All these shops are with the same shop provider and they were all excluded on the same day.
Our shop provider formed a re-inclusion request, and begged for dialog, as they have not had success with the framed guidelines. It's almost the entire webshop industry of a small country that is somewhat affected by this discussion, so I'm hoping you will give it a few minutes.
My shop was reincluded two days later (on December 8, I think), but now without any products. Can you tell me if a penalty is what standing in the way of indexing. My site is easily crawlable and my webshop is serious. This is my living, so if you sense emotion in my posts, then .. I'm only human.
Hundreds of similar shops at the same provider continue to work. For example, we lost all Christmas sales to our competitor.
I am communicating with our web-shop provider as well, and I have them standing by should I manage to get some information that can help us. If you could e-mail, I would kiss you!
We all log in regulary to check for any signs of anything that will allow us to continue our business - or give us a hint about what the trouble with our sites are.
I'm logged into my webmaster tools right now. I see nothing about exclusion or any mention of penalties.
When I see no mention of penalties in there, does that mean that there are none (behind the scenes)? I.e. can what we see in the user-interface be considered authoritive?
If there was a specific penalty, how would something like that look? Would it be visible only as an exclusion or could there be details? I did study Matt's videos, in which he mentions that in most cases google will be able to communicate violations directly to the webmasters, but it kind of doesn't mention where and I haven't heard examples of it in here. Can you shed light?
In conclusion, can I relax now and feel confident that Google isn't somehow remembering something behind the scenes, which is why I only have 6 out of thousands of pages indexed?
A couple of days ago Google did something that affected as far as I know and have seen, all web sites in Scandinavia. My daughter owns a dog site and it was sent into oblivion the other day. She used to get a couple of hundred visitors every day from Google but after their change she's getting none and it hurts her business. Like everybody have seen that gets hit by Googles updates, they don't really care because we are too small to care about, even in times like these (x-mas!) If we were Amazon.com, then there would have been no changes that close small online shops that work for their livelyhood. Why even bother emailing Google and complain? Filling in forms and stuff? Why don't they just have a "quick reply" to the forms we fill in saying the same as the canned emails we get back? This is rediculous. I posted somehwre else that I see millions on link spammers in the search results so I guess white hat is not an option anymore?
It looks like a lot of the pages are in the supplimental index. I have had my pages drop off the Google charts before so I understand how you feel. I don't think Google is currently penalizing the entire region of Scandinavia. I could be wrong as I am not an authority here.
Are you sure there isn't something you have done recently to the site which might have affected it's rankings? The site contains approximately 39,000 thousand pages and it appears that most pages has content which is very similar to other pages in the same domain.
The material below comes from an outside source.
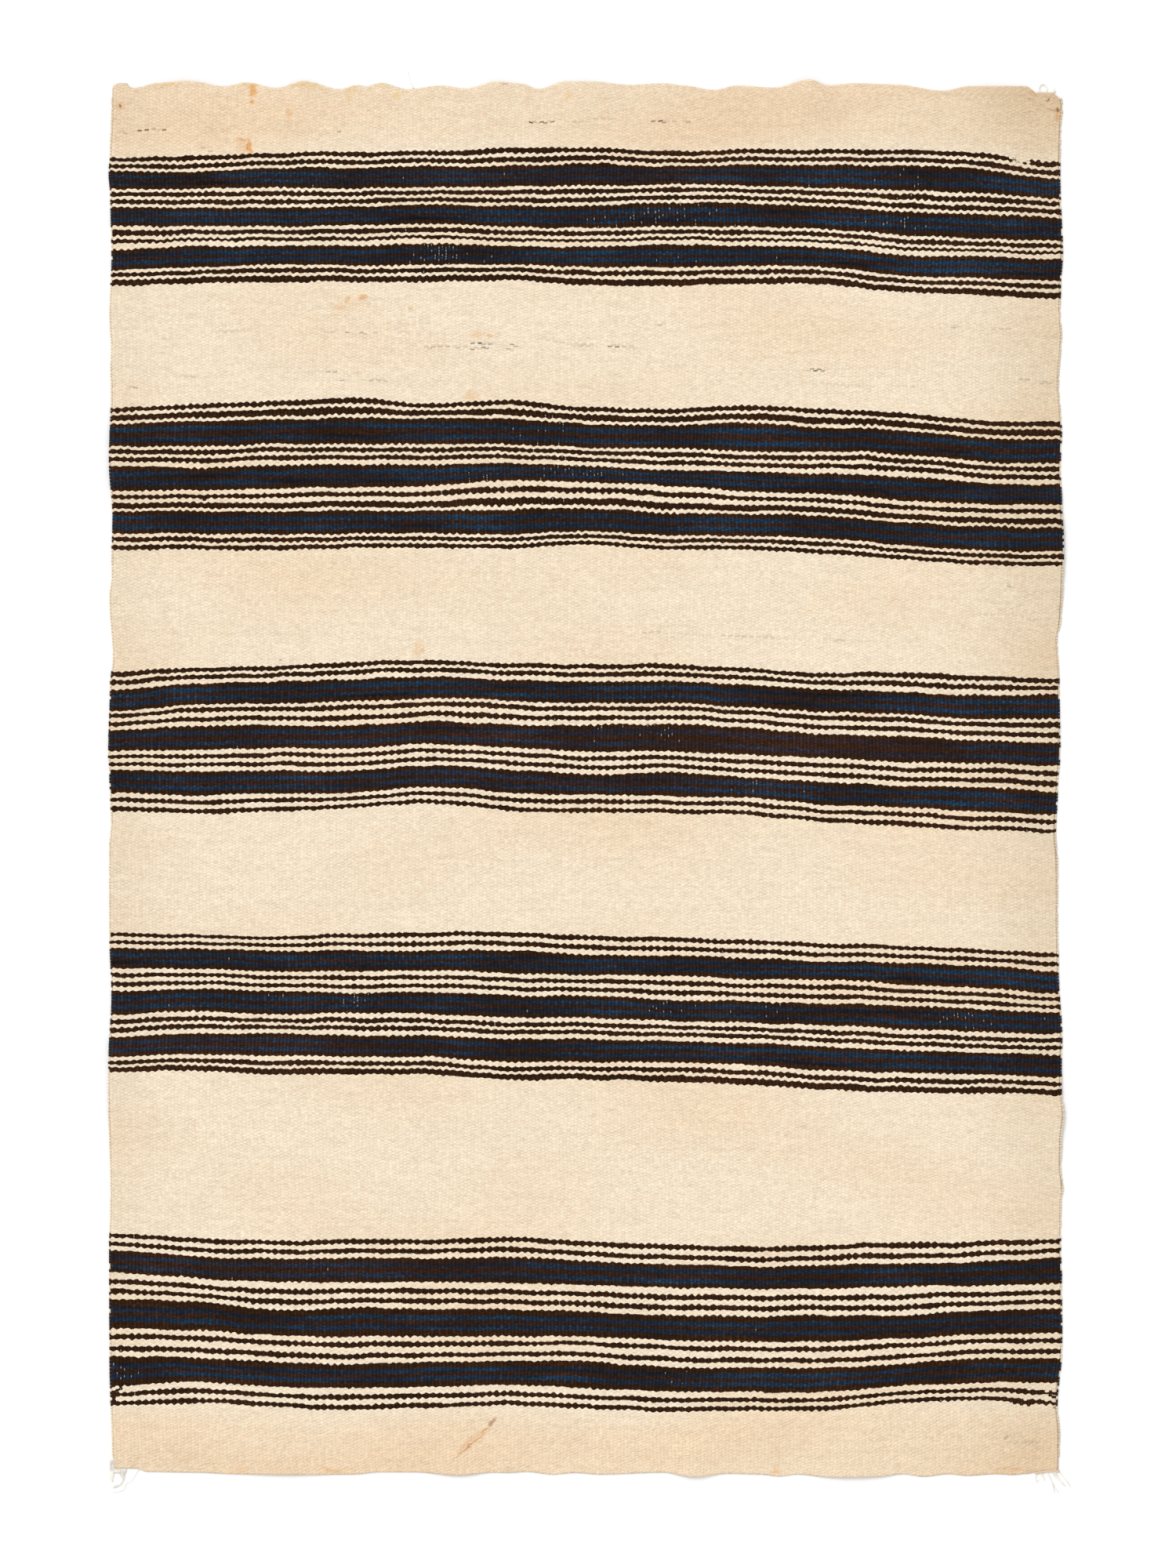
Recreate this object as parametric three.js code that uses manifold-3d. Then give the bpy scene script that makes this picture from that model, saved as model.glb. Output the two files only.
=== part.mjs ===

Perhaps Google has recently tightened is policy on the amount of unique, relevant content required on a page and perhaps you were very close to crossing that threshold before the change. I do not know enough about upgrades to Google software upgrades to be able to tell you if in fact there has been a change.
Bollocks. Google has done NOTHING that affected "all sites in Scandinavia" - if it did something like that it would make the television news all over Europe.
It's more likely that it spotted your duplicate content and devalued the site as a consequence:
A site with a violation will have a message that's something like "this site is not currently indexed due to violations of the webmaster guidelines" and it will include a link to the reinclusion request form.
The message that just says no pages are currently indexed doesn't point to a penalty. When I get back into the office, I'll look into this issue that some of you have mentioned of seeing this message incorrectly.
Does this message occur in every member's page that owns a website that has a current violation? I'm not in to SEO as much as I should be, but remember reading that this type of notification and message was only being displayed to selected sitemap members; has this now changed?